┌──
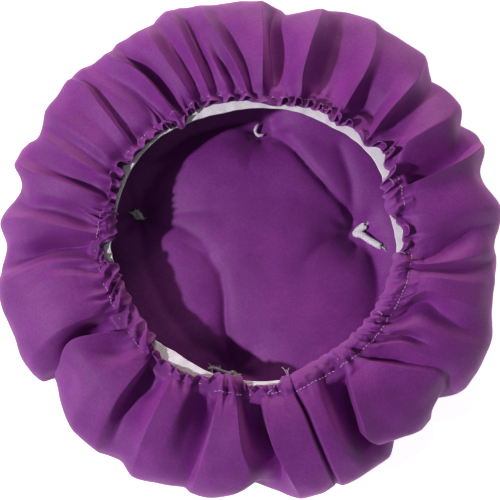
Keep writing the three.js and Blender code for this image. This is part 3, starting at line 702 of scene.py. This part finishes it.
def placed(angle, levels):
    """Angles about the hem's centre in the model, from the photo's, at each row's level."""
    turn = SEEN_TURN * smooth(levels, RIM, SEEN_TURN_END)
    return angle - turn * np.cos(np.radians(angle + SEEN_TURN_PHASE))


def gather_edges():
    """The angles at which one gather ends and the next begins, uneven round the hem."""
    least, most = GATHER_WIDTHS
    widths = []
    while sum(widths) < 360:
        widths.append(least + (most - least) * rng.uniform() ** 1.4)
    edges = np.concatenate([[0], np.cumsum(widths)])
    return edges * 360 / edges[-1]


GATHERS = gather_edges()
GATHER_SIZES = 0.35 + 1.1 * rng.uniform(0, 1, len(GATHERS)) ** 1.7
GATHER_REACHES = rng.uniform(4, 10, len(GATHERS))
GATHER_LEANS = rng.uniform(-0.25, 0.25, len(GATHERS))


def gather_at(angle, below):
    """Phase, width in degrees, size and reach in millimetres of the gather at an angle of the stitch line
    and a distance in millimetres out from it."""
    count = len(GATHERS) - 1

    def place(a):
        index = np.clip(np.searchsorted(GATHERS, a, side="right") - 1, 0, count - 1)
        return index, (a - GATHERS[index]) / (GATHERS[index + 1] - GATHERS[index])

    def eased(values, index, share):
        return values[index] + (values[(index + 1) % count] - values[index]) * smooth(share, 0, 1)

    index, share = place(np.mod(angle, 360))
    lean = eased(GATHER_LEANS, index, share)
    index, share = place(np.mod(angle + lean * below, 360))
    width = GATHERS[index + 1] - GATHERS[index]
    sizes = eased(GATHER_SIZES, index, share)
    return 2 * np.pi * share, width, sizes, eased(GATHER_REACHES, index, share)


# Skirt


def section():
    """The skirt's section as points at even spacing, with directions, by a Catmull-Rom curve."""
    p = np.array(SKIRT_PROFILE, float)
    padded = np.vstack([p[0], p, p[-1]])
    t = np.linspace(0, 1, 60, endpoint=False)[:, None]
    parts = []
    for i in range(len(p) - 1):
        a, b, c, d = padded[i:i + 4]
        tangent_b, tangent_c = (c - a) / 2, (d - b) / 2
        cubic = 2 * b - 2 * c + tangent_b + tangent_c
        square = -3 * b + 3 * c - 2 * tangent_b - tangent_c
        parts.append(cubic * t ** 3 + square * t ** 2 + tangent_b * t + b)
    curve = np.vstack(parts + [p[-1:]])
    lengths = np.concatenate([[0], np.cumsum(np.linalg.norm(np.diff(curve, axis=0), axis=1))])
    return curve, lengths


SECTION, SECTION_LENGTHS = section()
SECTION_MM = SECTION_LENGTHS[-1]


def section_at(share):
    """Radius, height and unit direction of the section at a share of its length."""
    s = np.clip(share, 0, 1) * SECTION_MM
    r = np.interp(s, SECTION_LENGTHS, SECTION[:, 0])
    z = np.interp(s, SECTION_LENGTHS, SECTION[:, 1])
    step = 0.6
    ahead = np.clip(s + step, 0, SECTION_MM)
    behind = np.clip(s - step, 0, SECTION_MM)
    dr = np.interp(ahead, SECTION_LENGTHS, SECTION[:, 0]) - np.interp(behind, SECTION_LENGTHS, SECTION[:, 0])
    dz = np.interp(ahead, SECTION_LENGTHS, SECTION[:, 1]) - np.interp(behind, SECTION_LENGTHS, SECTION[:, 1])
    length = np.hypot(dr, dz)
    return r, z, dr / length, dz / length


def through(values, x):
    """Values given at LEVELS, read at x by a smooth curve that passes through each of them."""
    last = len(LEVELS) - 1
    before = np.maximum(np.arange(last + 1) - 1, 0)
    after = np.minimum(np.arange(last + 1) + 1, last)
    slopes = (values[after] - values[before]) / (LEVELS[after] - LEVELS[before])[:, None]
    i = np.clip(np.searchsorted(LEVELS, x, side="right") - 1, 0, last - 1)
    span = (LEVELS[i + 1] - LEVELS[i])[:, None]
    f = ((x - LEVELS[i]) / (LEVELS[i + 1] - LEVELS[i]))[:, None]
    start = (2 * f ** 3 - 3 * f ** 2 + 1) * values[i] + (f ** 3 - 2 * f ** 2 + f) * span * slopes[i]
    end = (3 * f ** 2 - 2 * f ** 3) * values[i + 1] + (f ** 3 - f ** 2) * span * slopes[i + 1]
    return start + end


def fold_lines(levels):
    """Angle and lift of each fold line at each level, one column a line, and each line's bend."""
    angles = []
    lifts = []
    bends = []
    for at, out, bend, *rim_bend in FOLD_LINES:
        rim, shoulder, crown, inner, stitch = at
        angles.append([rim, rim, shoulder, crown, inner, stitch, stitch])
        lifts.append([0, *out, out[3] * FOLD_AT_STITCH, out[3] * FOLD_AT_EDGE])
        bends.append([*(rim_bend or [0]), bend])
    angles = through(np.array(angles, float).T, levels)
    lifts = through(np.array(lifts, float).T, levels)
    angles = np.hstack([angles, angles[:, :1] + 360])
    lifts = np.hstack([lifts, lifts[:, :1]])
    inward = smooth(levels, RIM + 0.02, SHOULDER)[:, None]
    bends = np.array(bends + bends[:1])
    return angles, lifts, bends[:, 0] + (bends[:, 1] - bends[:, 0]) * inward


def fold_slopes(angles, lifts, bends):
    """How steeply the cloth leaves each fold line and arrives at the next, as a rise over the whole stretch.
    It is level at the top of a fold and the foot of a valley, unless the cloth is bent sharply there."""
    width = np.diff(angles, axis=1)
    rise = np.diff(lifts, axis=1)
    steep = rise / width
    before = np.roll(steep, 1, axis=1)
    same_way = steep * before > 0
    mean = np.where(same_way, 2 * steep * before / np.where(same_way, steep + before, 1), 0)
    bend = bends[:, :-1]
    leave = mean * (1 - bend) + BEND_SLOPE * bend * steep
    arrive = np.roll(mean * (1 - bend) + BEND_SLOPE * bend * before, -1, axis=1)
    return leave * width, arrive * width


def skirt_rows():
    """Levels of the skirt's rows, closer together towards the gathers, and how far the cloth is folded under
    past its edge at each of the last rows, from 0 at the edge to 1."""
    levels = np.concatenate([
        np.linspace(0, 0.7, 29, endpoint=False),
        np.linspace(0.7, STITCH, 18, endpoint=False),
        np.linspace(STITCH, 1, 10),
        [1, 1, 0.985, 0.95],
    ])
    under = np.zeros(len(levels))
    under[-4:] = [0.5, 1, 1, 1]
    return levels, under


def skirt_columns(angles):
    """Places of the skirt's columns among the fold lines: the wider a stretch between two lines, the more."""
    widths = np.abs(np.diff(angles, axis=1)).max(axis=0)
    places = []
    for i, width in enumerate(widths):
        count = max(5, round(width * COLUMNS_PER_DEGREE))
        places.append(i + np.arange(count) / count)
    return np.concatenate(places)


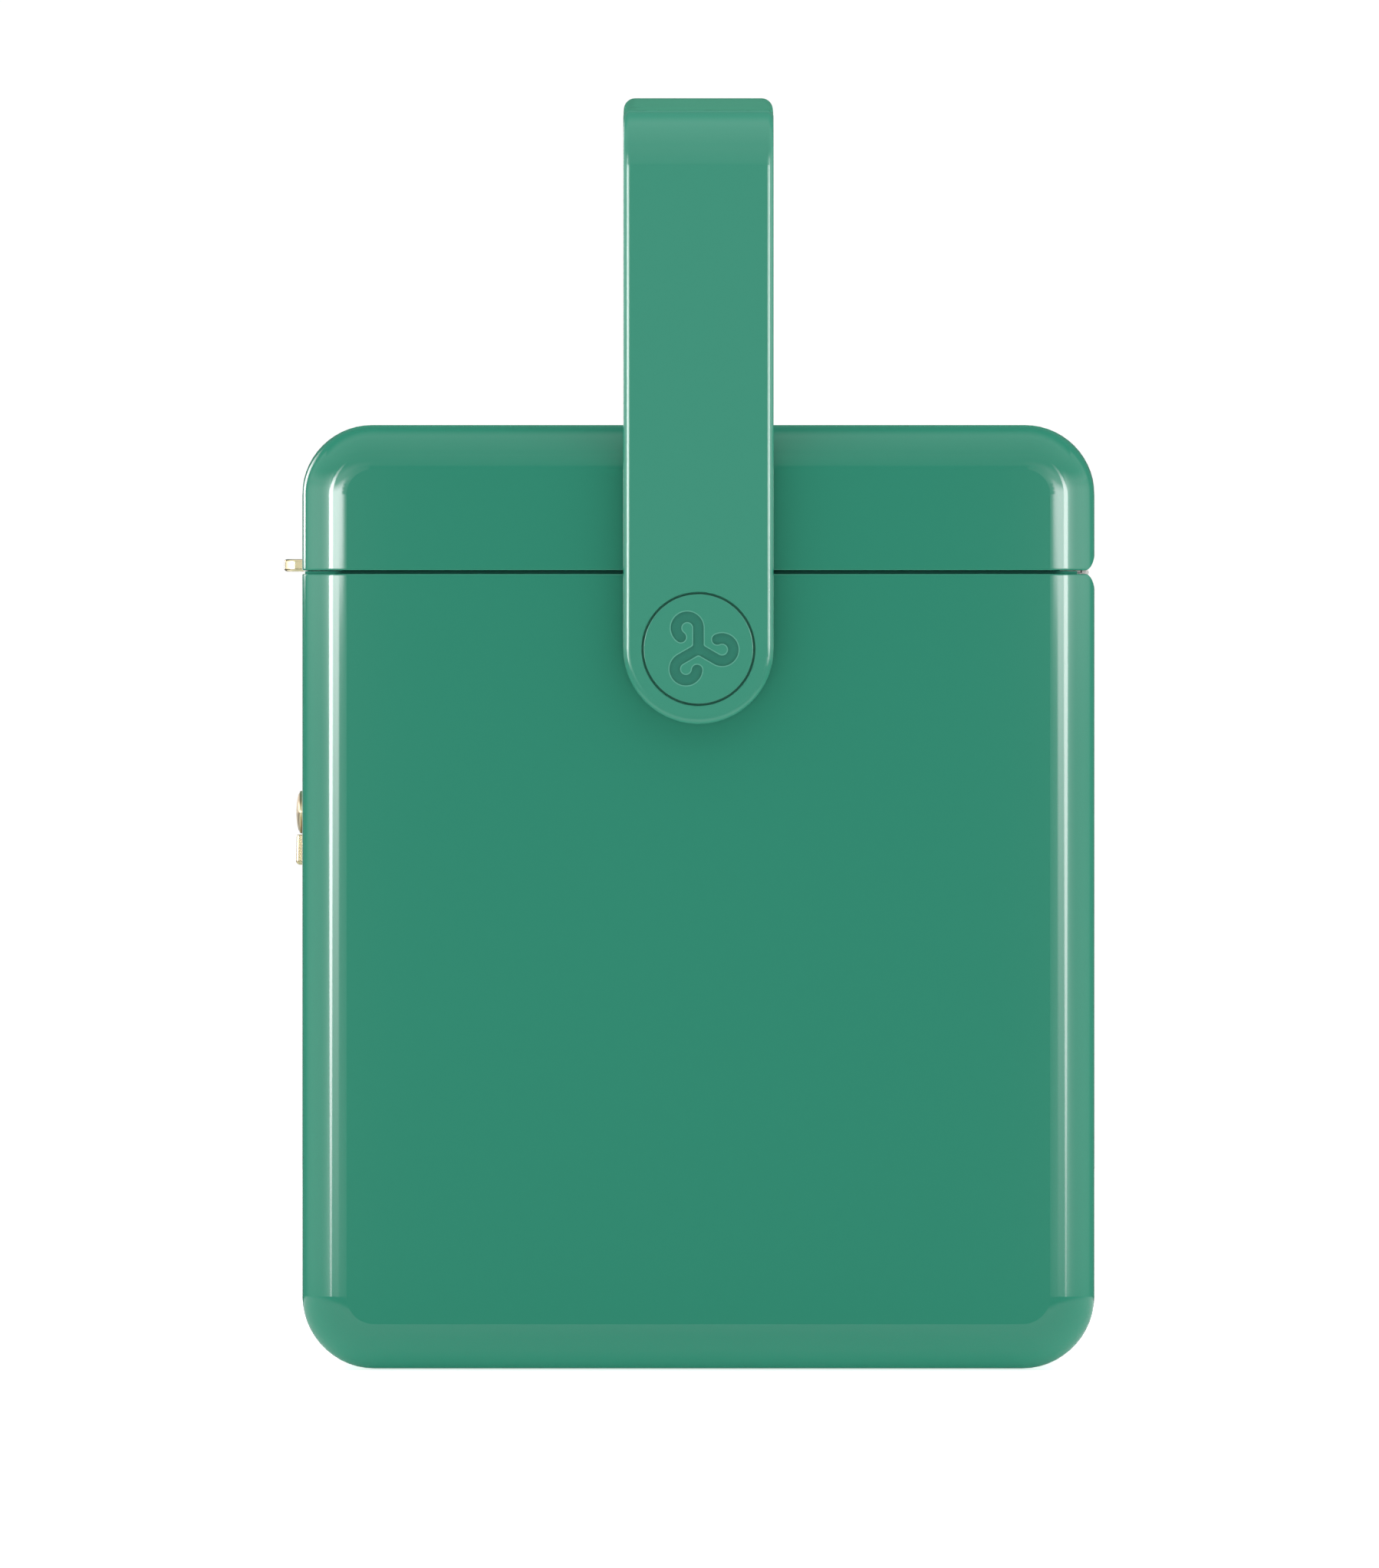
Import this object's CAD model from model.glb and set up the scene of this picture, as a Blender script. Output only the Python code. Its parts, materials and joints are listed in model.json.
└──
▶ [WHAT IS ASKED]:
Return only the exact lines from the opening of the records through the line that contains "return values[index] +", both included.

▶ [CORRECT OUTPUT]:
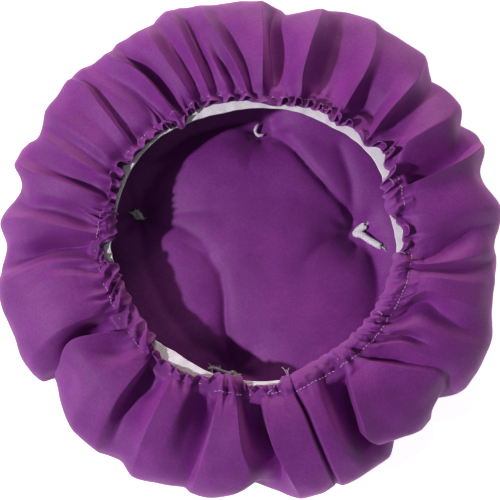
Keep writing the three.js and Blender code for this image. This is part 3, starting at line 702 of scene.py. This part finishes it.
def placed(angle, levels):
    """Angles about the hem's centre in the model, from the photo's, at each row's level."""
    turn = SEEN_TURN * smooth(levels, RIM, SEEN_TURN_END)
    return angle - turn * np.cos(np.radians(angle + SEEN_TURN_PHASE))


def gather_edges():
    """The angles at which one gather ends and the next begins, uneven round the hem."""
    least, most = GATHER_WIDTHS
    widths = []
    while sum(widths) < 360:
        widths.append(least + (most - least) * rng.uniform() ** 1.4)
    edges = np.concatenate([[0], np.cumsum(widths)])
    return edges * 360 / edges[-1]


GATHERS = gather_edges()
GATHER_SIZES = 0.35 + 1.1 * rng.uniform(0, 1, len(GATHERS)) ** 1.7
GATHER_REACHES = rng.uniform(4, 10, len(GATHERS))
GATHER_LEANS = rng.uniform(-0.25, 0.25, len(GATHERS))


def gather_at(angle, below):
    """Phase, width in degrees, size and reach in millimetres of the gather at an angle of the stitch line
    and a distance in millimetres out from it."""
    count = len(GATHERS) - 1

    def place(a):
        index = np.clip(np.searchsorted(GATHERS, a, side="right") - 1, 0, count - 1)
        return index, (a - GATHERS[index]) / (GATHERS[index + 1] - GATHERS[index])

    def eased(values, index, share):
        return values[index] + (values[(index + 1) % count] - values[index]) * smooth(share, 0, 1)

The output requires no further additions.